Monday, December 3, 2012

Work work work

Blogging from work so I don't have the internet speed to upload any pictures, although I have finally managed to get some pictures from my first 2 months here up on Facebook, though I also have a number of really interesting videos that I am still trying to find an internet connection fast enough to upload.

Little by little, I can feel my language skills improving, and with that comes greater confidence as far as approaching people.  My feelings definitely change from day to day but today was definitely an "up" day.

I spent over an hour this morning chatting helping a student who was having difficulty with concentration calculations.  I was really proud of myself for being able to explain the procedure for calculating how much pesticide to add to how much water to make a solution of a certain percentage to add to crops, completely in Indonesian, though with the help of a dictionary to be sure.

I have now created a website and uploaded 3 years worth of the biannual faculty journal publication.  I suggested it would be a good idea to try to get a link to the journal site from the main university website, but I was told that the university website went down about 5 months ago and has yet to be resurrected, so that was a no-go.  I am working on translating the abstracts from the most recent edition of the journal from Indonesian to English before uploading those as well.  Over the past week or so, I have also been working together with the head and assistant head of the department to put together an evaluation scheme for the assistant lecturers in the faculty.

Here in Indonesia, the title of "Professor" is quite difficult to gain.  A Professor is someone who has their PhD, and has spent between 10 and 15 years lecturing doing top notch research, taken on and graduated numerous grad students, etc etc.  It is the absolute highest education achievement one can attain.  Most lecturers have their Masters or Doctoral degrees, but have not yet earned the title of Prof.  Most lecturing and researching staff here at the university are given the title "Dosen" instead, which is one that also comes with it's fair share of respect.  I find that people are quite taken aback when I say I am lecturing in the faculty of agriculture, because that also makes me a dosen. The next question is almost always an incredulous Umur berapa? "How old are you?".  I almost always find a way to avoid answering, as another aspect of the culture here is that respect given is often heavily predicated on how old you are.  The elderly are highly venerated and can pretty much run wild through the streets if they feel like it (thus far the vast majority appear not to, but still) and nobody would say at thing out of respect.  While I do like the culture of respect here, it does put me at a disadvantage as far as my age goes.  My social position is an interesting one:

Being foreign puts me ahead
Being well educated puts me ahead
Being black puts me behind*
Working as a dosen puts me ahead
Being on the younger side puts me behind
Being a man puts me ahead

I'm sure there are many other factors I'm missing but you get the idea.

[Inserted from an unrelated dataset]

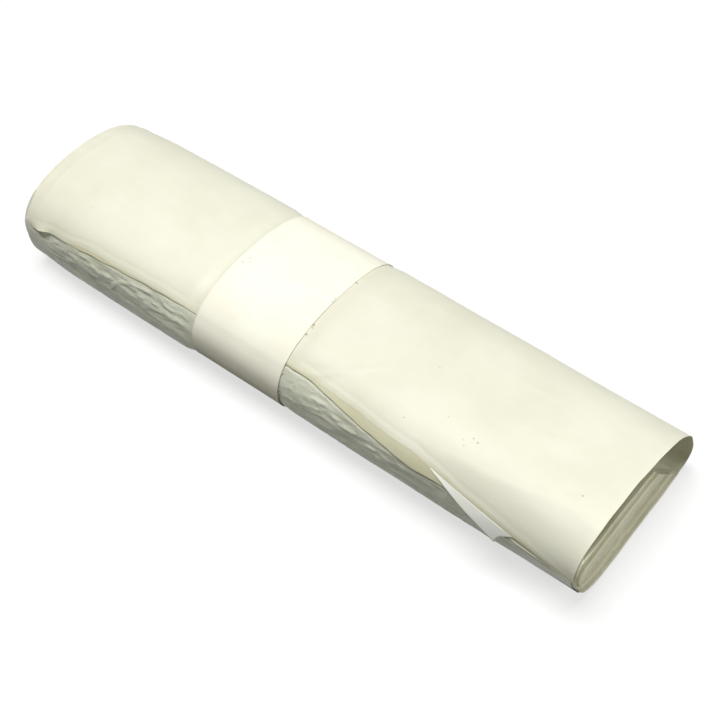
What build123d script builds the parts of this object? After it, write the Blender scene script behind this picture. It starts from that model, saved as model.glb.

*As a black person I am lower in status than a white person would be.  People from Flores tend to have skin on the darker side (some as dark as my skin), and I am also sometimes mistaken for someone from Papua, another island in Indonesia where there is a sizeable black population. Like in many other countries, light skin is highly prized here, so you have an interesting situation where people from elsewhere in Indonesia tend to look down on "darker-skinned" islands like Flores. I also get the distinct sense that people from Flores tend to look down their noses at people from Papua.  Despite unity being a central value in Indonesia, this country is still deeply divided in many, many ways.  I also find my skin color to be advantageous often as well, because it helps me blend in here far better than if I had white skin, but it makes explaining the fact that I am in fact Canadian and not African immeasurably more difficult.  It also doesn't help that the other foreigner in town is also black and from Africa.  In short, people are very, very confused and I can hardly blame them as my identity isn't exactly straightforward.

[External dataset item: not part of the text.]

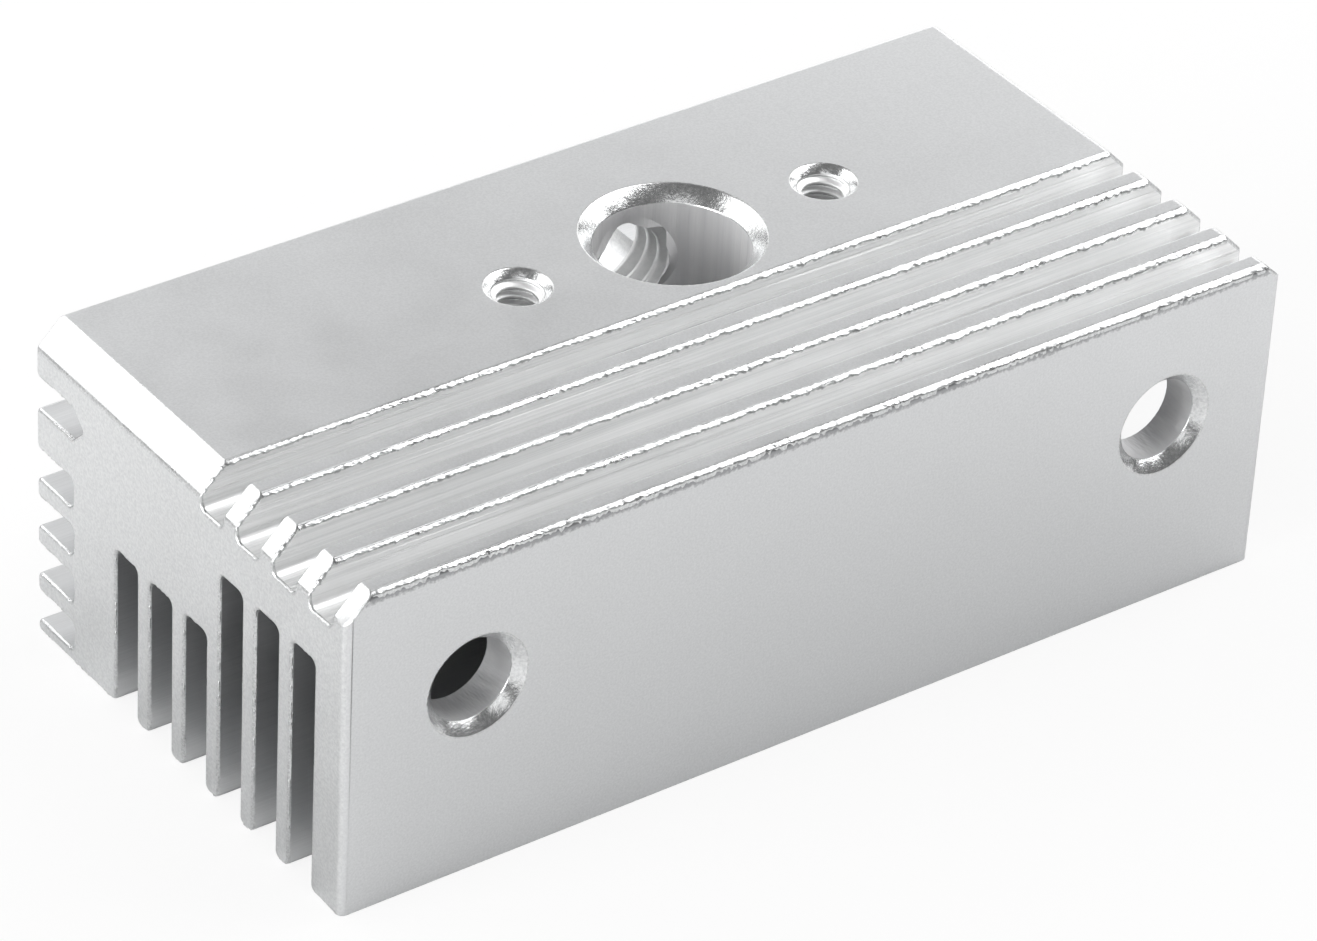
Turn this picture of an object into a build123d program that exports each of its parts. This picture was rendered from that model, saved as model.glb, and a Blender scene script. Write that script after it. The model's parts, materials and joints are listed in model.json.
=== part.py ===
from build123d import *
from math import radians, tan
import os

# Heat sink of a filament extruder: one length of finned aluminium extrusion, cut off, drilled and tapped.
# X runs along the extrusion, Y from the front plate to the rear fins, Z up. Lengths are millimetres.
# The origin is under the middle of the block, on the plane of its leg tips.

# Outside of the block
length = 41.7
depth = 20.5
height = 13.65
left_end_chamfer = 1.1
right_end_chamfer = 0.78

# Grooves along the top, counted from the front rim
groove_count = 4
rim_width = 0.89
groove_width = 1.48
groove_depth = 1.62
ridge_width = 0.85
groove_root_round = 0.35

# Slots from below, counted from the front plate. The front ones run deeper than the rear ones.
plate_thickness = 1.93
slot_width = 1.46
leg_thickness = 0.87
deep_slot_count = 3
short_slot_count = 3
deep_slot_web_thickness = 3.65
short_slot_web_thickness = 6.76
slot_root_round = 0.3
leg_tip_round = 0.3

# Slots from the rear, counted from the bottom, with the screw slot above them
bottom_fin_thickness = 0.5
rear_slot_count = 4
rear_slot_width = 1.32
rear_slot_depth = 2.5
fin_thickness = 0.81
fin_tip_round = 0.2
screw_slot_width = 1.4
screw_slot_nose_length = 0.72
screw_slot_nose_round = 0.15
top_plate_thickness = 2.27

# Rounding that drawing and finishing leave on the ridges, on the flat's long edges and on the plate
plate_top_round = 0.33
ridge_front_round = 0.22
ridge_rear_round = 0.12
long_edge_round = 0.18
plate_edge_round = 0.3

# Throat bore, square to the top
bore_diameter = 6.0
bore_chamfer = 0.56
bore_offset = 2.4
bore_rear_distance = 7.13

# Grub screw hole, from the rear into the bore. Its wall is at the thread's outer diameter.
grub_thread_diameter = 4.0

# Pair of small tapped holes, one each side of the bore. Their walls are at the thread's outer diameter.
small_thread_diameter = 2.0
small_hole_chamfer = 0.3
small_hole_depth = 5.0
small_hole_spacing = 14.0
drill_point_angle = 118

# Pair of screw holes, right through from the front plate to the rear
screw_hole_diameter = 3.4
screw_hole_chamfer = 0.43
screw_hole_spacing = 31.0
screw_hole_offset = 0.25
screw_hole_height = 8.02

# Clearance milled through the long legs at the +X end, from the middle of that screw hole outwards
relief_corner_radius = 1.5

# How near a corner of the section has to be to a side of the block to count as on it
on_side = 1e-6

front = -depth / 2
rear = depth / 2
plate_back = front + plate_thickness
slot_pitch = slot_width + leg_thickness
groove_pitch = groove_width + ridge_width
rear_slot_pitch = rear_slot_width + fin_thickness
deep_slot_top = height - deep_slot_web_thickness
short_slot_top = height - short_slot_web_thickness
screw_slot_middle = height - top_plate_thickness - screw_slot_width / 2
bore_centre = (bore_offset, rear - bore_rear_distance)
relief_length = length / 2 - screw_hole_offset - screw_hole_spacing / 2


def slot_sketch(width, run, root_round, nose=0.0, nose_round=0.0):
    """A slot that opens at the origin and runs up the local Y axis, with rounded inner corners.

    With a nose, its inner end comes to a point that centres a drill.
    """
    sides = [(-width / 2, 0), (-width / 2, run), (width / 2, run), (width / 2, 0)]
    if nose:
        sides.insert(2, (0, run + nose))
    outline = make_face(Polyline(*sides, close=True))
    inner = outline.vertices().filter_by(lambda v: v.Y > run / 2)
    if nose:
        return fillet(inner.sort_by(Axis.Y)[-1], nose_round)
    return fillet(inner, min(root_round, 0.45 * width))


def section_sketch():
    """The extrusion's cross-section, with local X as the block's Y and local Y as its Z."""
    section = Pos(0, height / 2) * Rectangle(depth, height)

    groove = slot_sketch(groove_width, groove_depth, groove_root_round)
    for i in range(groove_count):
        middle = front + rim_width + groove_width / 2 + i * groove_pitch
        section -= Pos(middle, height) * Rot(0, 0, 180) * groove

    for i in range(deep_slot_count + short_slot_count):
        top = deep_slot_top if i < deep_slot_count else short_slot_top
        middle = plate_back + slot_width / 2 + i * slot_pitch
        section -= Pos(middle, 0) * slot_sketch(slot_width, top, slot_root_round)

    rear_slot = slot_sketch(rear_slot_width, rear_slot_depth, slot_root_round)
    for i in range(rear_slot_count):
        middle = bottom_fin_thickness + rear_slot_width / 2 + i * rear_slot_pitch
        section -= Pos(rear, middle) * Rot(0, 0, 90) * rear_slot

    screw_slot = slot_sketch(
        screw_slot_width, rear_slot_depth, slot_root_round, screw_slot_nose_length, screw_slot_nose_round
    )
    section -= Pos(rear, screw_slot_middle) * Rot(0, 0, 90) * screw_slot

    tips = section.vertices().filter_by(lambda v: v.Y < on_side and v.X < rear - rear_slot_depth)
    section = fillet(tips, min(leg_tip_round, 0.4 * leg_thickness, 0.4 * plate_thickness))

    fin_ends = section.vertices().filter_by(lambda v: v.X > rear - on_side and v.Y < height - on_side)
    section = fillet(fin_ends, min(fin_tip_round, 0.4 * fin_thickness, 0.4 * bottom_fin_thickness))

    # Corners along the top, from the front: the plate's, the rim's, each ridge's two, then the flat's two
    rounds = (
        (slice(0, 1), min(plate_top_round, 0.4 * rim_width)),
        (slice(1, -1, 2), min(ridge_rear_round, 0.4 * ridge_width, 0.4 * rim_width)),
        (slice(2, -2, 2), min(ridge_front_round, 0.4 * ridge_width)),
        (slice(-2, None), min(long_edge_round, 0.5 * top_plate_thickness)),
    )
    for these, radius in rounds:
        top_corners = section.vertices().filter_by(lambda v: v.Y > height - on_side).sort_by(Axis.X)
        section = fillet(top_corners[these], radius)
    return section


def end_chamfer_wedge(side, size):
    """The corner that a 45 degree end chamfer takes off, at the +X end or, with side -1, the -X end."""
    corner = Polyline(
        (side * (length / 2 - size), height),
        (side * length / 2, height),
        (side * length / 2, height - size),
        close=True,
    )
    return extrude(Plane.XZ * make_face(corner), depth, both=True)


def drilled_hole(diameter, mouth_chamfer, run, point_length=0.0):
    """A drilled hole that runs down from the origin, with a chamfered mouth and any conical drill point."""
    radius = diameter / 2
    profile = Polyline(
        (0, 0),
        (radius + mouth_chamfer, 0),
        (radius, -mouth_chamfer),
        (radius, -run),
        (0, -run - point_length),
        close=True,
    )
    return revolve(Plane.XZ * make_face(profile), Axis.Z)


def leg_relief():
    """The pocket milled through the long legs, open below and at the +X end."""
    run = deep_slot_count * slot_pitch
    pocket = Box(relief_length, run, deep_slot_top, align=(Align.MAX, Align.MIN, Align.MIN))
    inner_corner = pocket.edges().filter_by(Axis.Z).group_by(Axis.X)[0].sort_by(Axis.Y)[-1]
    return Pos(length / 2, plate_back, 0) * fillet(inner_corner, relief_corner_radius)


def outline_from_above():
    """The block's outline from above, with the front plate's two upright edges rounded."""
    outline = Rectangle(length, depth)
    front_corners = outline.vertices().group_by(Axis.Y)[0]
    return fillet(front_corners, min(plate_edge_round, 0.4 * plate_thickness))


def heat_sink():
    """The extrusion with its ends chamfered, its legs relieved and its holes drilled."""
    block = extrude(Plane.YZ * section_sketch(), length / 2, both=True)
    block &= extrude(outline_from_above(), height)
    block -= end_chamfer_wedge(-1, left_end_chamfer)
    block -= end_chamfer_wedge(1, right_end_chamfer)
    block -= leg_relief()

    bore_x, bore_y = bore_centre
    block -= Pos(bore_x, bore_y, height) * drilled_hole(bore_diameter, bore_chamfer, height)

    small_point = small_thread_diameter / 2 / tan(radians(drill_point_angle / 2))
    small = drilled_hole(small_thread_diameter, small_hole_chamfer, small_hole_depth, small_point)
    for side in (-1, 1):
        block -= Pos(bore_x + side * small_hole_spacing / 2, bore_y, height) * small

    screw = Rot(90, 0, 0) * drilled_hole(screw_hole_diameter, screw_hole_chamfer, depth)
    for side in (-1, 1):
        screw_x = screw_hole_offset + side * screw_hole_spacing / 2
        block -= Pos(screw_x, front, screw_hole_height) * screw

    grub = Cylinder(grub_thread_diameter / 2, bore_rear_distance, rotation=(90, 0, 0))
    block -= Pos(bore_x, rear - bore_rear_distance / 2, screw_slot_middle) * grub
    return block


os.makedirs("parts", exist_ok=True)
export_step(heat_sink(), "parts/heat_sink.step")
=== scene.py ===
import json
import math

import bmesh
import bpy
import numpy as np
from mathutils import Matrix, Vector


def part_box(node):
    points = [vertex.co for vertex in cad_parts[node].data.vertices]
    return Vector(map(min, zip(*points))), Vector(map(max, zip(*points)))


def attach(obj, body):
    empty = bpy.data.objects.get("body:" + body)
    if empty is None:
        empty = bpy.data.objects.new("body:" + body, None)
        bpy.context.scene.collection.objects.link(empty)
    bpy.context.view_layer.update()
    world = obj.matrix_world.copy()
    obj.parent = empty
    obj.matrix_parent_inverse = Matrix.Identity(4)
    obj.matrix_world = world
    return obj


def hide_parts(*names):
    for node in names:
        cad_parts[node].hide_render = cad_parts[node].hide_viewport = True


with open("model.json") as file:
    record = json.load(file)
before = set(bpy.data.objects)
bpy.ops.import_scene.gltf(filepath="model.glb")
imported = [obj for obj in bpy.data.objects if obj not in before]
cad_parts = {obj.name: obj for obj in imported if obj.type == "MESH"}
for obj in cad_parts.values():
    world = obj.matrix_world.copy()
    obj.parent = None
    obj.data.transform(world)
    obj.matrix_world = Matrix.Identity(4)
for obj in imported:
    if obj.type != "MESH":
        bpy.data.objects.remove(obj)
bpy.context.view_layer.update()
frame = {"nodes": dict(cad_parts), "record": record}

# The camera. A long lens looks down over the near left corner of the block, as the photograph does.
# Its angles and place come from the block's own edges and holes in the 1317 x 941 picture.
MM = 0.001
azimuth, elevation, roll = (math.radians(angle) for angle in (-37.3165, 34.4427, 3.2149))
camera_distance, aim_right, aim_up = 248.098 * MM, -0.2356 * MM, -4.6292 * MM
focal_pixels, picture_width = 6548.1, 1317
nearest_seen = 10 * MM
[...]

Anyway, as of last year, my faculty (agriculture) was the first in the University to go through the process of hiring "Assistant dosens", recent graduates of the faculty who's job it is to assist the dosens with lecturing, marking, running practical sessions and assist students, in much the same role as a Teaching Assistant at a university in North America.  As this is the first batch, we are really blazing a trail and there is a strong desire to do things properly and establish a protocol for other faculties to follow.  Coming up with an evaluation scheme has been interesting though quite challenging as dealing with assessment categories like "Takes ininiative when appropriate" and "Follows policies and teaching procedures of the faculty and University" are really stretching my Indonesian to say the least.

I am sleeping better here than I ever have before though, as there is not a day where I am not exhausted by 11 and ready to flop into bed.  Being woken by a chorus of the 6am call to prayer and a trillion noisy roosters every morning is also a strong incentive to turn in early.


  1. My favourite part of this post is the mental image of wanton, elderly Indonesians creating chaos in the streets. :)

    It's also interesting to hear about the social dynamics and how you fit in as a foreigner.

  2. There's nothing like being transplanted to make one reflect on one's own identity! At first, being away from home can make it seem clearer, but I'm not sure the clarity lasts.... and perhaps that's a good thing on the whole. As a veteran of several extended periods away from home, you may have your own views on this.